In Gilbert's town of Arctic Village, with a population of about 160, people have been using moose and caribou hides, wood and other natural materials to make moccasins, vests, gloves, snowshoes and fish spears for generations. Handmade moose hide gloves with intricate beadwork will cost $200 and up on the website. Traditional Alaskan Native moccasins that lace up will start at $150. Smaller leather items, such as pouches and cell phone holders will cost $25 to $40, and leather barrettes and beaded earrings will cost about $40 to $60. Special orders are also available. "We have a very good start," said Dinero. "There are nice products and a good variety, and there will be more to come."
The website www.arcticways.com is based in Fort Yukon, under the auspices of the Council of Athabascan Tribal Governments.
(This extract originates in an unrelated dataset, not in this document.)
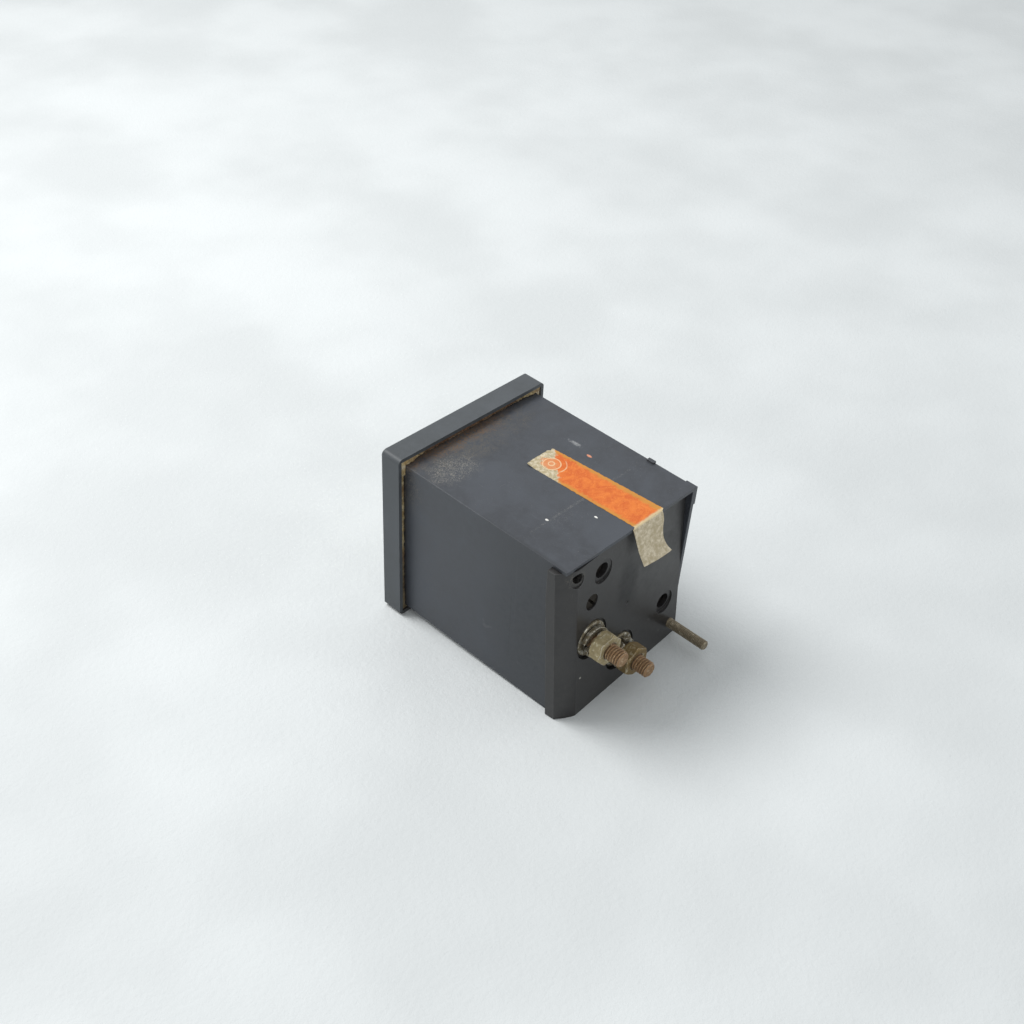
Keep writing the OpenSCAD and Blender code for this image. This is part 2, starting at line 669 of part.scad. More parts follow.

A coordinator will travel to small villages to bring crafts people on board, negotiating prices and forging economic agreements where mostly an informal economy now exists.
"Some of the people are afraid to sell their crafts online because they've never done it before," said Dinero. "Most of the people who make the products have never used a computer. We're encouraging them to take the chance."
Dr. Dinero doesn't expect to make a lot of money off the website, but he wants to bring some hope into these communities, which tend to be depressed, and bring some opportunities for the next generation.
"These products are material culture of the people," said Dinero. "They are pieces of culture, and there is a connection between the product and the culture it comes from. They are not trying to meet a demand for something, but the crafts are very much a part of who they are and they are sharing it with us."